Scientist at work: tracking muskoxen in the Arctic

This is a long-ish article about the day-to-day work of scientists, which is a good read if you're interested in process, etc. But my favourite part is this: They know the polar bears are eating muskoxen. But they don't know if they're hunting them, or just eating their found carcasses. In order to figure it out, this scientist dresses up in a polar bear costume and approaches muskoxen to see how they respond: if they are neutral or curious, it shows polar bears have not been a threat to them in the past. If they're aggressive or scared, then they've probably been hunted. (He also has a caribou costume to use as a control.)

"On Wrangel Island in the Arctic Ocean, my apprehension heightens as I approach muskoxen herds on all fours. There is always a possibility of being gored, yet for my protection I can’t carry a gun, and it’s too cold to pepper spray when they charge. But I can leap from the ground onto my feet, which confuses them and halts any charges."
Full article

Unsolicited Advice


How to make Facebook be less terrible


I just re-downloaded Facebook on my phone (I go through phases) and I'm already so mad at it. It has an ad every 5 posts. And for me, the ads are all for fitness scam items like bandage-things you wear on your love-handles so you sweat more there, and I get compulsive urges to write comments explaining why they don't work, so I'm all frazzled and angry all the time --

  1. Sweat isn't fat, you'll lose water weight, but you could just not drink water in the first place, but don't do that either, you need water.
  2. Even if it was fat, you can't control where you lose fat from, its distribution is genetic and you'll lose it from whatever body part your genetics and gender determine. You can only control where you build muscle. Literally any exercise routine or equipment that says it will burn fat in a particular body area (thighs, stomach, butt) is lying to you, just straight up lying.

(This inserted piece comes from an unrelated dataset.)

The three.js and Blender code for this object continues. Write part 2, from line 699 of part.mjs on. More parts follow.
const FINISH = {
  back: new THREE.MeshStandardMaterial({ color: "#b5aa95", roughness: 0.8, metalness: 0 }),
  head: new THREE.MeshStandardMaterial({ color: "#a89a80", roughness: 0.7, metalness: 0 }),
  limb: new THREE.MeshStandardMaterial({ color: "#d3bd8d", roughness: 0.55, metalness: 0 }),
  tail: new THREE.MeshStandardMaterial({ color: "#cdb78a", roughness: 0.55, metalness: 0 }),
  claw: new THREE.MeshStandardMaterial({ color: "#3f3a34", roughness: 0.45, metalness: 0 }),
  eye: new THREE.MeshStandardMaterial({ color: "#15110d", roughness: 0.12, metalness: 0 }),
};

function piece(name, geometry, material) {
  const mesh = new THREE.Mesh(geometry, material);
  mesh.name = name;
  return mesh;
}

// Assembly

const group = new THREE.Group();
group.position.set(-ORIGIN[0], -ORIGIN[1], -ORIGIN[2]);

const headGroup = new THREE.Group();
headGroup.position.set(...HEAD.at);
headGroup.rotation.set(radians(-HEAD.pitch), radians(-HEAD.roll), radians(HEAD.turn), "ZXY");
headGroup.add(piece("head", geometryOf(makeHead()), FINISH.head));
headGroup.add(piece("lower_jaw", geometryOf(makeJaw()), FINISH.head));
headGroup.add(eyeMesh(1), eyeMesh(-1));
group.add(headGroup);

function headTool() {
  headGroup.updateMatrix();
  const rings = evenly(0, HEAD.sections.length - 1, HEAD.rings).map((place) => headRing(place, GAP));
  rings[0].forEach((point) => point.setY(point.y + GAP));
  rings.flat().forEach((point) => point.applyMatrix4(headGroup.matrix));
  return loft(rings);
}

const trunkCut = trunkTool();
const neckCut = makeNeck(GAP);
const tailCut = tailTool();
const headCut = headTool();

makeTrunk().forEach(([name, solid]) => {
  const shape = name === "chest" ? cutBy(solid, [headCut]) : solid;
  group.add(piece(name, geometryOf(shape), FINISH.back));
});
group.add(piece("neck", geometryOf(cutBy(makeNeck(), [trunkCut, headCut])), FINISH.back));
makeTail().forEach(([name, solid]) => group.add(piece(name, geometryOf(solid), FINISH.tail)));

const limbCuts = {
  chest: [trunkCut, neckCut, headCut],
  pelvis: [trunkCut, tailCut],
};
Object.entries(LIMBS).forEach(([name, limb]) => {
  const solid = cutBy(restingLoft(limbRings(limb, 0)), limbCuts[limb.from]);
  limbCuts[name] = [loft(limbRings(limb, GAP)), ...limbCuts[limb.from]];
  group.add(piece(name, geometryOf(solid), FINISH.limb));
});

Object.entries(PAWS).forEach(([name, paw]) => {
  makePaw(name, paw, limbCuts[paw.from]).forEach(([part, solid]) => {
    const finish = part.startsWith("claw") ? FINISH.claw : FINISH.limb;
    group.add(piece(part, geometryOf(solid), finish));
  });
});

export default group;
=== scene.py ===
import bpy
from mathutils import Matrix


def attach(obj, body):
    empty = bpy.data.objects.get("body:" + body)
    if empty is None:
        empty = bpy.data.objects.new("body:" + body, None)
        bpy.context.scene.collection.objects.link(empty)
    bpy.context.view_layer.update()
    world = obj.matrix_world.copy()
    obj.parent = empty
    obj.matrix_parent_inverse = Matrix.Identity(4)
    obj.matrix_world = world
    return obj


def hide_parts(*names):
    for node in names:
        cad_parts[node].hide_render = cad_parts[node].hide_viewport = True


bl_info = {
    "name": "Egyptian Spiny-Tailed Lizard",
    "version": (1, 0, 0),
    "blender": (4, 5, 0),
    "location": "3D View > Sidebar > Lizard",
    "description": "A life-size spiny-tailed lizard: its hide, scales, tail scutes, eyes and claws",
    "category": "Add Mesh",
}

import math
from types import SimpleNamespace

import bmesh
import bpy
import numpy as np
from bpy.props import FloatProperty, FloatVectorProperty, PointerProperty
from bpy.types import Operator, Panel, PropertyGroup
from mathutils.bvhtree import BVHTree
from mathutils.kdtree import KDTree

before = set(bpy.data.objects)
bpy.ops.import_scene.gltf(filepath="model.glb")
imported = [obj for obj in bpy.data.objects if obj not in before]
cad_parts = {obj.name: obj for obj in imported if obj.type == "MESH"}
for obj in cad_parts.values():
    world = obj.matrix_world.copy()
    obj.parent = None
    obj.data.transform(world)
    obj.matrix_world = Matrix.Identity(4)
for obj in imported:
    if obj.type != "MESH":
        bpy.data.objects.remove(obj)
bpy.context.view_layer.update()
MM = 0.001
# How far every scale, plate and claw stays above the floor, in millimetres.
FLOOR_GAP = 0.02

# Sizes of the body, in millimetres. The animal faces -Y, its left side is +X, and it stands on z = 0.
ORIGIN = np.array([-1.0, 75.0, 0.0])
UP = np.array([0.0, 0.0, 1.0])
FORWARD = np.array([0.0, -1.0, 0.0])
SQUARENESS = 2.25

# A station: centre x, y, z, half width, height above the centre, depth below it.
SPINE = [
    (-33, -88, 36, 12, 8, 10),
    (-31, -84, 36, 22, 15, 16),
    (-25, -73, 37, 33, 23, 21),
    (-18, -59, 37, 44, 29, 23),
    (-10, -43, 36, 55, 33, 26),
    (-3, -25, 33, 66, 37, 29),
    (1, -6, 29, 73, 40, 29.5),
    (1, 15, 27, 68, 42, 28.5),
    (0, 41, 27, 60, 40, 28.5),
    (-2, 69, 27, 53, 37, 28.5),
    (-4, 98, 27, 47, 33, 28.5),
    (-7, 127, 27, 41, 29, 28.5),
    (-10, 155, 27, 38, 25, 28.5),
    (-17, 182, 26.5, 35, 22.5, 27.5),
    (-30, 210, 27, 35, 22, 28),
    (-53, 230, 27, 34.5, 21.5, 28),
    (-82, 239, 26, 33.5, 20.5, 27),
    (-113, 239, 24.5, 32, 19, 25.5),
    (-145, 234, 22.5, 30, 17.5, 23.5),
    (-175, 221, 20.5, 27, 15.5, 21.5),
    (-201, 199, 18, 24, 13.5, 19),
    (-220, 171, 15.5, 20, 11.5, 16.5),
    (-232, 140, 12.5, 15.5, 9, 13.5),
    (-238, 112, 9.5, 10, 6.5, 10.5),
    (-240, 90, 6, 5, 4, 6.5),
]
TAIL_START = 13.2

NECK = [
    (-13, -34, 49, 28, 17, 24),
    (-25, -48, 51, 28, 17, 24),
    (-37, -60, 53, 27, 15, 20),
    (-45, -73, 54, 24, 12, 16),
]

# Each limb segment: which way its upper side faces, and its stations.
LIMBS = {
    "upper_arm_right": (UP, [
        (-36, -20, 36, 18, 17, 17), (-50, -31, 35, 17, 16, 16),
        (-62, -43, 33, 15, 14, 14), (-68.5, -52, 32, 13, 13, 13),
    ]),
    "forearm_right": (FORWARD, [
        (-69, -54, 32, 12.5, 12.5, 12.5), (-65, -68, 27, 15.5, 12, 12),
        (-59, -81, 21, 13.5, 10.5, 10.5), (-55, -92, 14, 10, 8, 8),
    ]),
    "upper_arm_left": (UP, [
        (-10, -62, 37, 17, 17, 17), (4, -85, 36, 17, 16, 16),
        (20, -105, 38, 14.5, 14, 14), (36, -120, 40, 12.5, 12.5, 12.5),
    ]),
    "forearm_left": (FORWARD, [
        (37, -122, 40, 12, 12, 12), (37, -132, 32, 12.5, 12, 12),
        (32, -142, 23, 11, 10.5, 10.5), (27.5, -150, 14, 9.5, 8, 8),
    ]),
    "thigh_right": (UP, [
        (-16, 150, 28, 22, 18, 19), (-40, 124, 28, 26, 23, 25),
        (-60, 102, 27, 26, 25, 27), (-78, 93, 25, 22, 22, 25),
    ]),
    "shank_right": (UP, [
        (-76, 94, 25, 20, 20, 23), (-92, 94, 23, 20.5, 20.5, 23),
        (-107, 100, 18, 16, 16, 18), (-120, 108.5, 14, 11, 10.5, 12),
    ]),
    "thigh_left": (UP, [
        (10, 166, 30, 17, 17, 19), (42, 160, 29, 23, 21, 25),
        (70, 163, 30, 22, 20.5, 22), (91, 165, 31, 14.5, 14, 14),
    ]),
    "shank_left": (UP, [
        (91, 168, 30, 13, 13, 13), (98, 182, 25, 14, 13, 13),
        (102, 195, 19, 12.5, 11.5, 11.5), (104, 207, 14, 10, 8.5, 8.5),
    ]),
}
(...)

-- so I finally got around to downloading Friendly for android, and I can't believe I've put up with the official Facebook app for so long. Friendly features:

  1. Show most recent posts first instead of whatever Facebook's algorithms think you should see first
  2. Adblocker (this is a one-off cost of $2.50, rest of the app is free)
  3. Messenger and FB in the one app like the old days
  4. Block all posts with a chosen keyword (I suggest 'females')
  5. Highlight/feature posts with a chosen keyword (birb?)
  6. You know how Facebook/Messenger is both the most likely to spontaneously close and the most likely not to have saved whatever you were drafting when it spontaneously closes? Friendly is like a normal, non-garbage app in this respect.
  7. 'Silent' hours (i.e. tell it not to send you notifications before work, after 10pm, whatever helps)
  8. Move the notification/messenger/feed navigation buttons to the bottom so they're in thumb range.
  9. Hide the 'People you may know' suggestions.
  10. Less drain on battery life
  11. Colour scheme of your choice. This is pretty trivial but man that Facebook blue gets lodged in your brain. It's nice to switch it out for, say, flamingo pink.

It's just better in every way than the official app, There is literally no reason to use the original one (maybe it being really aggravating makes you use it less?).

Android // ios

Social Fixer for Chrome does a similar thing on desktop - including making comments display less annoyingly, hiding posts once you've read them, hiding trending topics (click on the spanner in the top-right and select 'Hide/Show Parts of the Page').

Another, more brutal option is News Feed Eradicator. This does what it says - you have to go look at individual people's pages to see what they've written. It basically allows you to kind of stay on FB - still get invited to parties - while removing some of the addictive/fury-generating properties.